Kennedy announced a challenge to Democratic incumbent Ed Markey in September and raised $2.4 million in the first full fundraising quarter since the launch of his campaign. Markey, who served in the House for nearly four decades before becoming a senator in 2012, has received the endorsement of presidential candidate Senator Elizabeth Warren along with Congresswoman Alexandria Ocasio-Cortez and over 100 local Massachusetts leaders.
IN THE HOUSE
One of Kennedy's Senate campaign endorsers, Joyce Beatty of Ohio, is facing her own competitive primary. Morgan Harper is challenging Beatty in Ohio's third Congressional district and outraised Beatty by over $80,000 in the third quarter. Beatty has not released her latest numbers, but Harper had an even better fourth quarter with over $551,000 raised.

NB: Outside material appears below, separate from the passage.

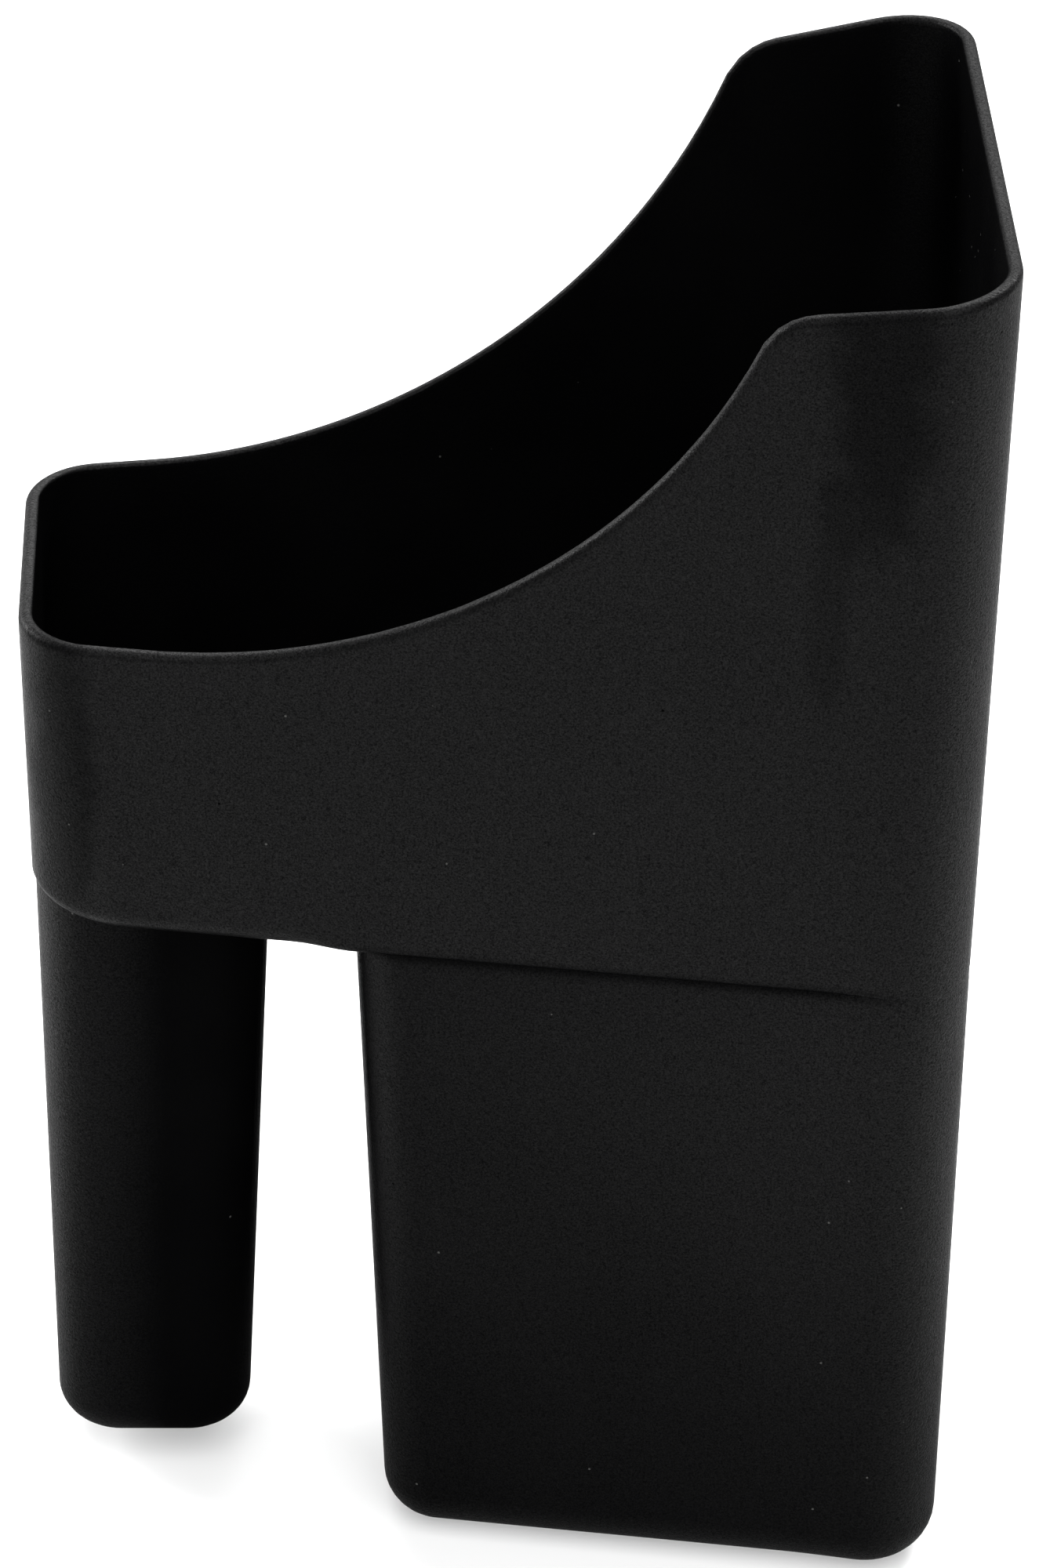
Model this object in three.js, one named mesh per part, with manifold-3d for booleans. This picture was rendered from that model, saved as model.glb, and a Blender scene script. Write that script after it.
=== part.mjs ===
// A two-pocket holster moulded in black plastic: an open-topped hopper with a wedge-shaped
// plan, a wide box-shaped pocket and a narrow tube-shaped pocket hanging from its floor.
// +X runs from the low narrow end to the tall wide end, +Y across the depth, +Z up.
// The origin is on the ground under the middle of the object.

import * as THREE from 'three';
import { mergeVertices } from 'three/addons/utils/BufferGeometryUtils.js';
import Module from 'manifold-3d';

const wasm = await Module();
wasm.setup();

// ---- Driving dimensions, in millimetres ----

const WALL = 3;                 // moulded wall, the same everywhere
const JOIN_Z = 150.3;           // the hopper's underside, where both pockets hang
const HALF_DEPTH = 53.9;        // half of the hopper's depth at x = 0, z = JOIN_Z
const WEDGE = 0.162;            // outward run of each side wall per millimetre of +X
const SIDE_DRAFT = 0.029;       // outward run of each side wall per millimetre of height

// The hopper's ends at JOIN_Z, and how far each end wall leans out per millimetre of height.
const HOPPER_LEFT = -97.4;
const HOPPER_RIGHT = 98;
const HOPPER_LEFT_DRAFT = 0.03;
const HOPPER_RIGHT_DRAFT = 0.009;
const HOPPER_CORNER = 17;       // radius of the upright corners
const HOPPER_EDGE = 1.2;        // radius of the edge round the underside

// The rim: level at the narrow end, a long concave sweep, a tight shoulder and a gentle slope.
const RIM_LOW = 218.2;
const SWEEP_X = -73;            // where the level stretch ends and the sweep starts
const SWEEP_RADIUS = 131;
const SHOULDER_RADIUS = 14;
const SLOPE_X = 60;             // a point on the sloping stretch, and its height
const SLOPE_Z = 307;
const SLOPE = 0.148;            // rise of that stretch per millimetre of +X

// The box pocket, set in a little under the hopper's side walls.
const BOX_STEP = 1;
const BOX_LEFT = -29.6;
const BOX_RIGHT = 98;
const BOX_LEFT_DRAFT = 0.0565;
const BOX_CORNER = 15;
const BOX_EDGE = 11;

// The tube pocket, an upright oblong with large corner radii.
const TUBE_LEFT = -97.2;
const TUBE_RIGHT = -47.3;
const TUBE_HALF_DEPTH = 24.5;
const TUBE_FLOOR = 6;           // height of its underside above the box pocket's
const TUBE_DRAFT = 0.0278;      // inward run of each end as it goes down
const TUBE_CORNER = 16;
const TUBE_EDGE = 9;

const MARGIN = 20;              // how far a cutting solid runs past what it cuts
const CORNER_STEPS = 5;         // curve divisions of an upright corner
const EDGE_STEPS = 6;           // divisions of a rounded bottom edge
const RIM_STEPS = 16;           // curve divisions of each rim arc

// Each tub is one open-topped body of the moulding, described at JOIN_Z.
const HOPPER = {
  left: HOPPER_LEFT,
  right: HOPPER_RIGHT,
  halfDepth: HALF_DEPTH,
  wedge: WEDGE,
  leftDraft: HOPPER_LEFT_DRAFT,
  rightDraft: HOPPER_RIGHT_DRAFT,
  floor: JOIN_Z,
  corner: HOPPER_CORNER,
  edge: HOPPER_EDGE,
};
const BOX = {
  left: BOX_LEFT,
  right: BOX_RIGHT,
  halfDepth: HALF_DEPTH - BOX_STEP,
  wedge: WEDGE,
  leftDraft: BOX_LEFT_DRAFT,
  rightDraft: 0,
  floor: 0,
  corner: BOX_CORNER,
  edge: BOX_EDGE,
};
const TUBE = {
  left: TUBE_LEFT,
  right: TUBE_RIGHT,
  halfDepth: TUBE_HALF_DEPTH,
  wedge: 0,
  leftDraft: TUBE_DRAFT,
  rightDraft: TUBE_DRAFT,
  floor: TUBE_FLOOR,
  corner: TUBE_CORNER,
  edge: TUBE_EDGE,
};

// ---- Helpers ----

function toSolid(geometry) {
  const bare = geometry.clone();
  bare.deleteAttribute('normal');
  bare.deleteAttribute('uv');
  const merged = mergeVertices(bare, 1e-4);
  return new wasm.Manifold(new wasm.Mesh({
    numProp: 3,
    vertProperties: Float32Array.from(merged.attributes.position.array),
    triVerts: Uint32Array.from(merged.index.array),
  }));
}

function toGeometry(solid) {
  const mesh = solid.getMesh();
  const geometry = new THREE.BufferGeometry();
  geometry.setAttribute('position', new THREE.BufferAttribute(mesh.vertProperties, 3));
  geometry.setIndex(new THREE.BufferAttribute(mesh.triVerts, 1));
  geometry.computeVertexNormals();
  return geometry;
}

// A counterclockwise convex outline whose corners are rounded to one radius.
function roundedOutline(corners, radius) {
  const shape = new THREE.Shape();
  corners.forEach((corner, i) => {
    const before = corners.at(i - 1);
    const after = corners[(i + 1) % corners.length];
    const arriving = corner.clone().sub(before).normalize();
    const leaving = after.clone().sub(corner).normalize();
    const turn = Math.atan2(arriving.cross(leaving), arriving.dot(leaving));
    const inward = new THREE.Vector2(-arriving.y, arriving.x);
    const centre = corner.clone()
      .addScaledVector(arriving, -radius * Math.tan(turn / 2))
      .addScaledVector(inward, radius);
    const start = Math.atan2(-inward.y, -inward.x);
    shape.absarc(centre.x, centre.y, radius, start, start + turn, false);
  });
  shape.closePath();
  return shape;
}

// The ends and the half depth of a tub at JOIN_Z, moved inwards by an inset.
function planOf(tub, inset) {
  return {
    left: tub.left + inset,
    right: tub.right - inset,
    halfAt: (x) => tub.halfDepth + tub.wedge * x - inset,
  };
}

// The body of a tub from its floor up to a given height or past it, drafted on all four sides.
// An inset of 0 gives the outside, and an inset of WALL gives the hollow.
function tubBody(tub, inset, topZ) {
  const { left, right, halfAt } = planOf(tub, inset);
  const outline = roundedOutline([
    new THREE.Vector2(left, -halfAt(left)),
    new THREE.Vector2(right, -halfAt(right)),
    new THREE.Vector2(right, halfAt(right)),
    new THREE.Vector2(left, halfAt(left)),
  ], tub.corner - inset);
  const edge = Math.max(tub.edge - inset, 0);
  const floorZ = tub.floor + inset;
  const geometry = new THREE.ExtrudeGeometry(outline, {
    depth: topZ - floorZ,
    bevelEnabled: edge > 0,
    bevelThickness: edge,
    bevelSize: edge,
    bevelOffset: -edge,
    bevelSegments: EDGE_STEPS,
    curveSegments: CORNER_STEPS,
  });
  geometry.translate(0, 0, floorZ + edge);
  const position = geometry.attributes.position;
  for (let i = 0; i < position.count; i += 1) {
    const rise = position.getZ(i) - JOIN_Z;
    const across = (position.getX(i) - left) / (right - left);
    const newLeft = left - tub.leftDraft * rise;
    const newRight = right + tub.rightDraft * rise;
    const x = newLeft + across * (newRight - newLeft);
    const spread = (halfAt(x) + SIDE_DRAFT * rise) / halfAt(position.getX(i));
    position.setXY(i, x, position.getY(i) * spread);
  }
  return toSolid(geometry);
}

// A block that fills everything above a height, used to cut a body off level.
function above(z) {
  const size = 2 * (HOPPER_RIGHT + HALF_DEPTH + MARGIN);
  const block = new THREE.BoxGeometry(size, size, size);
  block.translate(0, 0, z + size / 2);
  return toSolid(block);
}

// Everything above the rim line, as seen from the side and extruded across the depth.
function aboveRim() {
  const slopeAngle = Math.atan(SLOPE);
  const along = new THREE.Vector2(Math.cos(slopeAngle), Math.sin(slopeAngle));
  const down = new THREE.Vector2(Math.sin(slopeAngle), -Math.cos(slopeAngle));
  const sweep = new THREE.Vector2(SWEEP_X, RIM_LOW + SWEEP_RADIUS);

  // The shoulder's centre is under the sloping stretch and touches the sweep from outside.
  const base = new THREE.Vector2(SLOPE_X, SLOPE_Z).addScaledVector(down, SHOULDER_RADIUS);
  const offset = base.clone().sub(sweep);
  const b = offset.dot(along);
  const c = offset.lengthSq() - (SWEEP_RADIUS + SHOULDER_RADIUS) ** 2;
  const shoulder = base.clone().addScaledVector(along, -b + Math.sqrt(b * b - c));
  const meet = Math.atan2(shoulder.y - sweep.y, shoulder.x - sweep.x);

  const reach = HOPPER_RIGHT + MARGIN;
  const top = SLOPE_Z + reach;
  const region = new THREE.Shape();
  region.moveTo(-reach, RIM_LOW);
  region.lineTo(SWEEP_X, RIM_LOW);
  region.absarc(sweep.x, sweep.y, SWEEP_RADIUS, -Math.PI / 2, meet, false);
  region.absarc(
    shoulder.x, shoulder.y, SHOULDER_RADIUS, meet + Math.PI, Math.PI / 2 + slopeAngle, true,
  );
  region.lineTo(reach, SLOPE_Z + SLOPE * (reach - SLOPE_X));
  region.lineTo(reach, top);
  region.lineTo(-reach, top);
  region.closePath();

  const depth = 2 * (HALF_DEPTH + MARGIN) + MARGIN;
  const geometry = new THREE.ExtrudeGeometry(region, {
    depth,
    bevelEnabled: false,
    curveSegments: RIM_STEPS,
  });
  geometry.rotateX(Math.PI / 2);
  geometry.translate(0, depth / 2, 0);
  return toSolid(geometry);
}

// ---- The three bodies ----

function hopper() {
  const top = SLOPE_Z + MARGIN;
  const solid = tubBody(HOPPER, 0, top)
    .subtract(tubBody(HOPPER, WALL, top + MARGIN))
    .subtract(tubBody(BOX, WALL, JOIN_Z + MARGIN))
    .subtract(tubBody(TUBE, WALL, JOIN_Z + MARGIN))
    .subtract(aboveRim());
  return toGeometry(solid);
}

function pocket(tub) {
  const solid = tubBody(tub, 0, JOIN_Z + MARGIN)
    .subtract(tubBody(tub, WALL, JOIN_Z + 2 * MARGIN))
    .subtract(above(JOIN_Z));
  return toGeometry(solid);
}

function blackPlastic() {
  return new THREE.MeshStandardMaterial({ color: 0x1a1b1c, roughness: 0.55, metalness: 0 });
}

const holster = new THREE.Group();
[
  ['hopper', hopper()],
  ['box_pocket', pocket(BOX)],
  ['tube_pocket', pocket(TUBE)],
].forEach(([name, geometry]) => {
  const mesh = new THREE.Mesh(geometry, blackPlastic());
  mesh.name = name;
  holster.add(mesh);
});

export default holster;
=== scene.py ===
import math

import bmesh
import bpy
from mathutils import Matrix, Vector, noise


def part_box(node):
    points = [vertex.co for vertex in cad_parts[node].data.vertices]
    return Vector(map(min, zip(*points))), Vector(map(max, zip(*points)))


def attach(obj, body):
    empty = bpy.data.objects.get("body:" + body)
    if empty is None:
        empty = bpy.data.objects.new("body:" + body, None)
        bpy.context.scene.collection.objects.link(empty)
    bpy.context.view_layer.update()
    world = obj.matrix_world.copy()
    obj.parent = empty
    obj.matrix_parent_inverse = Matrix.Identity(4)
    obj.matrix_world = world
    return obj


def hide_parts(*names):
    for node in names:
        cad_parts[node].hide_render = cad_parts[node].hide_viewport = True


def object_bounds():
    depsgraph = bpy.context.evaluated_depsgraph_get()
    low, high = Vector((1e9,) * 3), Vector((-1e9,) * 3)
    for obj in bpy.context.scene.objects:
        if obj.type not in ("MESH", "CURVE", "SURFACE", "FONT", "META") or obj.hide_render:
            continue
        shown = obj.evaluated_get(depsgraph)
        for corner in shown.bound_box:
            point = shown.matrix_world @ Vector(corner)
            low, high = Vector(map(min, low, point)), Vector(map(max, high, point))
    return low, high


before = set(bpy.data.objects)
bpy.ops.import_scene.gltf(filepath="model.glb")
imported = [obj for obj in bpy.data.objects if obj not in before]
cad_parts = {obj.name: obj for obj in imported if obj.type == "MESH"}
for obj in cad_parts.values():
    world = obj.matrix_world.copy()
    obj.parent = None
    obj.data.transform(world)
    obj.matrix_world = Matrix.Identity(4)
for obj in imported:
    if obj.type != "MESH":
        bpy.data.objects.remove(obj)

CAD_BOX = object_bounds()
BODY = "root"

# ---- Dimensions in millimetres, as the solids have them ----

MM = 0.001
WALL = 3.0
JOIN_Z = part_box("hopper")[0][2] / MM     # underside of the hopper, where the pockets hang
TUBE_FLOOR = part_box("tube_pocket")[0][2] / MM
HALF_DEPTH = 53.9        # of the hopper, at JOIN_Z and x = 0
WEDGE = 0.162            # how fast it grows towards the tall end
SIDE_DRAFT = 0.029       # and upwards
BOX_STEP = 1.0           # how far the box pocket's side walls lie behind the hopper's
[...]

Meanwhile, CBS News political unit broadcast associate Aaron Navarro says that House Democrats in Trump-won districts are continuing to release strong fourth quarter fundraising numbers. Syracuse.com reports that New York's Anthony Brindisi, who is from a district that Trump won by 16 points in 2016, raised $905,000 in the latest quarter.
Mikie Sherrill of New Jersey brought in more than $757,000 and has a $2.6 million war chest heading into 2020. Trump narrowly won her district by one point.
Staying in New Jersey, Joshua Roesch, a former campaign manager to the newest House Republican Jeff Van Drew, has joined Democrat Amy Kennedy's campaign. Kennedy is looking to challenge Van Drew for the state's 2nd Congressional District seat, which was held by a Republican from 1995 to 2019. In a Tweet, Roesch said Van Drew "turned his back on South Jersey families" and touted Kennedy's work as a public school teacher, a mental health advocate and a "mom of 5 that will never stop fighting for SJ."